### [Challenge]
In the listing that follows, locate the line containing "if shape.isNull() or" and the line containing "imported = [obj". Retype exactly those two lines and every line between them, and nothing more.

* START *

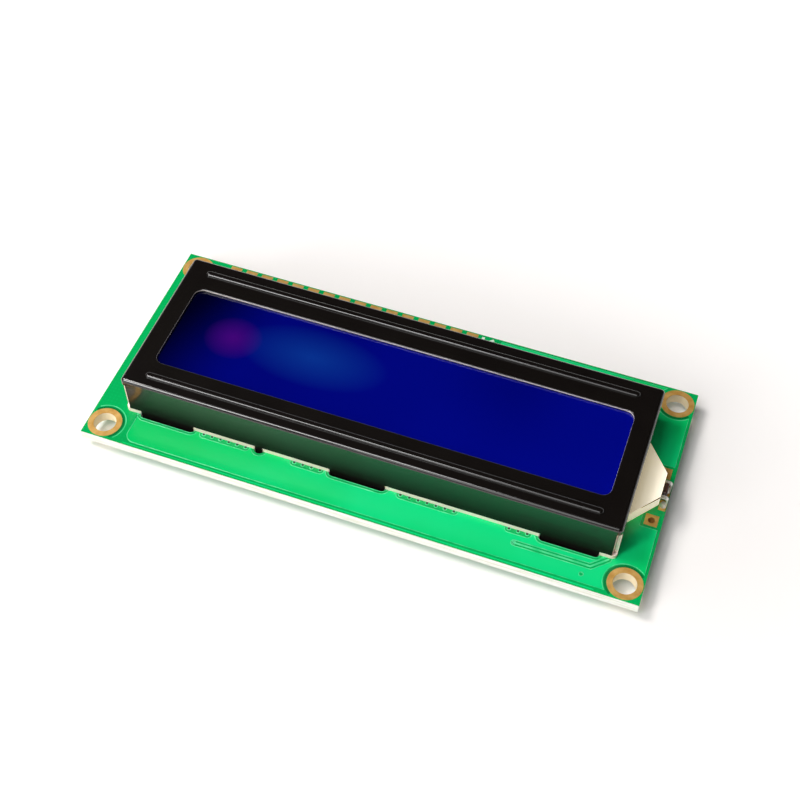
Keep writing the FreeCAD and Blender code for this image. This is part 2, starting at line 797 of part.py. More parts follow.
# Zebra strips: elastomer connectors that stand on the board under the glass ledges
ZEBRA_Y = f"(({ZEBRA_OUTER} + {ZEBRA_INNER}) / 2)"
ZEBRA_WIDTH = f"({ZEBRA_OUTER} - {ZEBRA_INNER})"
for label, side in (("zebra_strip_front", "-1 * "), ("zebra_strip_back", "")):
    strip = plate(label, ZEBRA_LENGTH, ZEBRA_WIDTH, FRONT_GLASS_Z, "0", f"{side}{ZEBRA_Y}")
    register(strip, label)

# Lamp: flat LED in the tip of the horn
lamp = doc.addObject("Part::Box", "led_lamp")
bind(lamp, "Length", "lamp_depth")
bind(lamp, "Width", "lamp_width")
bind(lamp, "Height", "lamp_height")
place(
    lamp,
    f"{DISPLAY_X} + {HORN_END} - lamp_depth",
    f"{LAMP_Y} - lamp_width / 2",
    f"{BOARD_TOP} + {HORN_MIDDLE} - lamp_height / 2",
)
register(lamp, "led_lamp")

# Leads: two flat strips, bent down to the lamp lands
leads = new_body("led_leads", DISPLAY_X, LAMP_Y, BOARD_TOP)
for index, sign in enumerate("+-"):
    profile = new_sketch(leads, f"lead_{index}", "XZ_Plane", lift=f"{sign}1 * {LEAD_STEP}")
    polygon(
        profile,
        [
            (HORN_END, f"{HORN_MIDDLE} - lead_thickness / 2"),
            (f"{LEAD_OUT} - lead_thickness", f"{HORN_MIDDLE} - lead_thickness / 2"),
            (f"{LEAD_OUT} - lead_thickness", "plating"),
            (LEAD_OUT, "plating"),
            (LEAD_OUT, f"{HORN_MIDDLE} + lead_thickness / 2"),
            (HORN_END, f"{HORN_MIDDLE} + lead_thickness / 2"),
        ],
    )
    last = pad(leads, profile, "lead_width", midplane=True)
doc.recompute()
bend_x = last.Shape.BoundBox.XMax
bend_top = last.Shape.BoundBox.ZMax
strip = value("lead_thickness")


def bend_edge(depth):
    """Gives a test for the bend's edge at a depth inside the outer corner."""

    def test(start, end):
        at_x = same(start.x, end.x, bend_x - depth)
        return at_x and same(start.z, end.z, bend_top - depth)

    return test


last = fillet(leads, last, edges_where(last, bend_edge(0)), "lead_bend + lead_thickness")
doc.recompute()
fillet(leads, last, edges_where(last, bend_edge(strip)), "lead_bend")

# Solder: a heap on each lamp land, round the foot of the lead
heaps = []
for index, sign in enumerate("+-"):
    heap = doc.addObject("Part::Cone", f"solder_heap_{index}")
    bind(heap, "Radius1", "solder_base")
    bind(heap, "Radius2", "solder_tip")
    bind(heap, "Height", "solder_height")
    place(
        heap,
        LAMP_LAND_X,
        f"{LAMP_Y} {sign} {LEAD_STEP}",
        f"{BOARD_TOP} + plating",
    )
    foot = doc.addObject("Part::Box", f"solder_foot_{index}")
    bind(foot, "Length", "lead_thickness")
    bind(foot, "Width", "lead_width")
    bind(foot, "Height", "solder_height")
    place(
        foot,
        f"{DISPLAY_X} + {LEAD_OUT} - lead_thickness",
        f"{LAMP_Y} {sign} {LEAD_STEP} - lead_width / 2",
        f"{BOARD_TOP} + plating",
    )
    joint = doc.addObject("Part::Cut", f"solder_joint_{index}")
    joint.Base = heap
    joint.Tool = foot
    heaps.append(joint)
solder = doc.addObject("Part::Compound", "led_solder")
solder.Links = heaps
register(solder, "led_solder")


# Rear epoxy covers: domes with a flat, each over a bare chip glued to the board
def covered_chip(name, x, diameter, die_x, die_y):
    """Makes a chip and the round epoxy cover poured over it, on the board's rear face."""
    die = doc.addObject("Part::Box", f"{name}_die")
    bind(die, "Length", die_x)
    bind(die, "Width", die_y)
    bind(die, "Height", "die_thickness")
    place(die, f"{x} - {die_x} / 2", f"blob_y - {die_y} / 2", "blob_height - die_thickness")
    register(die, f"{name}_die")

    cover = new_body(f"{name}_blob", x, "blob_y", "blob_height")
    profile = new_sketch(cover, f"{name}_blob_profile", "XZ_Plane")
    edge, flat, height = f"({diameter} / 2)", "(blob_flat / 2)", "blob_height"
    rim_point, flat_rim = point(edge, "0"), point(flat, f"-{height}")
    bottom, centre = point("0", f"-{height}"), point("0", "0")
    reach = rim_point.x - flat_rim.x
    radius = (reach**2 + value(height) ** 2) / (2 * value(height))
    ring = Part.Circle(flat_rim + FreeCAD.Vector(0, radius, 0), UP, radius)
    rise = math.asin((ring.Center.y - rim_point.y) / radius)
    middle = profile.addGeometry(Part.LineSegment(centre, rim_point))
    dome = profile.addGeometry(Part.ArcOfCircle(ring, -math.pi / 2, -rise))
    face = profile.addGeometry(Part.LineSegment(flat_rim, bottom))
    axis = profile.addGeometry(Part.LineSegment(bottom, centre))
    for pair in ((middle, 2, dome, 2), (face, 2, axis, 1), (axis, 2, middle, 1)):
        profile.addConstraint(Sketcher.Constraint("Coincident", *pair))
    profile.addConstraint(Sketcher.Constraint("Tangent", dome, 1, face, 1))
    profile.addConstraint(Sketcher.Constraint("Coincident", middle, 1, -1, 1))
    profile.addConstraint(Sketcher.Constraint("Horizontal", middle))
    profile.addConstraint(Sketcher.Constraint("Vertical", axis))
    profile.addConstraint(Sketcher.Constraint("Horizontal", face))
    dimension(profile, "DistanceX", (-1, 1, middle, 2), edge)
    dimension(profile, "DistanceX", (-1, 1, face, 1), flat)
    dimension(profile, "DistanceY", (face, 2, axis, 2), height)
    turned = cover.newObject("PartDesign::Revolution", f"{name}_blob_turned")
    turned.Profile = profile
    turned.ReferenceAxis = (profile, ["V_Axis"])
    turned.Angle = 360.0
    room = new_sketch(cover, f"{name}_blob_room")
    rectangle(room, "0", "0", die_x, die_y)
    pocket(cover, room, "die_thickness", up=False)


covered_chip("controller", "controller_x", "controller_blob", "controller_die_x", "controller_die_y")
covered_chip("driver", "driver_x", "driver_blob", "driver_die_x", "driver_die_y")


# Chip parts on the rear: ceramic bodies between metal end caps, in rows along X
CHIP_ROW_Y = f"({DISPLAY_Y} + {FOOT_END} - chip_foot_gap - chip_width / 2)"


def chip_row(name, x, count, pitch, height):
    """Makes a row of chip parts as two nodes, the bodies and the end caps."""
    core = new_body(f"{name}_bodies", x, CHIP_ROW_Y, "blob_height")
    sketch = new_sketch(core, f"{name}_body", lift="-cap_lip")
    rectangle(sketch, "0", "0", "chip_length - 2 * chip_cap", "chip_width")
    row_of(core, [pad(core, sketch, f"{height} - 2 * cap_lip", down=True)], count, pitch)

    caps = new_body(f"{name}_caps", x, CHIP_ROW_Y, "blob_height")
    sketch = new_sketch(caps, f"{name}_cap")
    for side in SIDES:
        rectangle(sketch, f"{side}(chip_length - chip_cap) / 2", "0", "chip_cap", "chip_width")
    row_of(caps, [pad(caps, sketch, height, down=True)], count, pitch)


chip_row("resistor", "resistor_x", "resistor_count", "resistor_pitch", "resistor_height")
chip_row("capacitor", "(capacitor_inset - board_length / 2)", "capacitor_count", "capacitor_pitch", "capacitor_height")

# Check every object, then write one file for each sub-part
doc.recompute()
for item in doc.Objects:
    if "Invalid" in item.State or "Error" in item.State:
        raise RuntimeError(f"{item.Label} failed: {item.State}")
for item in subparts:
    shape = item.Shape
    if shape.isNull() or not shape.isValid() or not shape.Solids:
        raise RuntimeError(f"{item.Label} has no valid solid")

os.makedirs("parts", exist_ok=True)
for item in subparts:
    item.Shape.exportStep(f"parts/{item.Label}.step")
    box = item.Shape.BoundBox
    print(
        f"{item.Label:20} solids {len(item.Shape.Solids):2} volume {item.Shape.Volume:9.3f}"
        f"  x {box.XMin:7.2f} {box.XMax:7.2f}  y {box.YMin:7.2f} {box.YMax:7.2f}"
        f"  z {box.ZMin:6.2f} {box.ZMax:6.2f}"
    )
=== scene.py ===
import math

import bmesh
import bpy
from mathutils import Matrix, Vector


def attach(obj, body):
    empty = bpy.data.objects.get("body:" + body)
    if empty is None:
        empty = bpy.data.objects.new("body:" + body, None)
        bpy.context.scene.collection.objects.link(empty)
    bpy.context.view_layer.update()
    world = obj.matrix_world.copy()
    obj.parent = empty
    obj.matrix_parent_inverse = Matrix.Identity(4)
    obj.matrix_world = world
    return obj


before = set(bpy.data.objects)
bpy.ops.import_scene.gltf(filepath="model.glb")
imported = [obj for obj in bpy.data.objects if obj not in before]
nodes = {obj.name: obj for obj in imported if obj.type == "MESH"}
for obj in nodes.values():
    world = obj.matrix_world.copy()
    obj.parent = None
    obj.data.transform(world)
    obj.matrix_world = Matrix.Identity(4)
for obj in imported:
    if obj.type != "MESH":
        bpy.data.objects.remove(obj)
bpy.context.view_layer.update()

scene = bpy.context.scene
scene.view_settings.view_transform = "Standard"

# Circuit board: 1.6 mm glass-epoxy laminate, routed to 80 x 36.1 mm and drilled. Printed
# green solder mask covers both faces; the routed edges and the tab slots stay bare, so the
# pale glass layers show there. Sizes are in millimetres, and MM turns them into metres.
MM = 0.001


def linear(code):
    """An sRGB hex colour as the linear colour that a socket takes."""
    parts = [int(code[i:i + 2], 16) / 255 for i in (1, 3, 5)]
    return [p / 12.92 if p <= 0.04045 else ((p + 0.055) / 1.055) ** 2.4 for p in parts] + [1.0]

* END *

### [Answer for the task]
    if shape.isNull() or not shape.isValid() or not shape.Solids:
        raise RuntimeError(f"{item.Label} has no valid solid")

os.makedirs("parts", exist_ok=True)
for item in subparts:
    item.Shape.exportStep(f"parts/{item.Label}.step")
    box = item.Shape.BoundBox
    print(
        f"{item.Label:20} solids {len(item.Shape.Solids):2} volume {item.Shape.Volume:9.3f}"
        f"  x {box.XMin:7.2f} {box.XMax:7.2f}  y {box.YMin:7.2f} {box.YMax:7.2f}"
        f"  z {box.ZMin:6.2f} {box.ZMax:6.2f}"
    )
=== scene.py ===
import math

import bmesh
import bpy
from mathutils import Matrix, Vector


def attach(obj, body):
    empty = bpy.data.objects.get("body:" + body)
    if empty is None:
        empty = bpy.data.objects.new("body:" + body, None)
        bpy.context.scene.collection.objects.link(empty)
    bpy.context.view_layer.update()
    world = obj.matrix_world.copy()
    obj.parent = empty
    obj.matrix_parent_inverse = Matrix.Identity(4)
    obj.matrix_world = world
    return obj


before = set(bpy.data.objects)
bpy.ops.import_scene.gltf(filepath="model.glb")
imported = [obj for obj in bpy.data.objects if obj not in before]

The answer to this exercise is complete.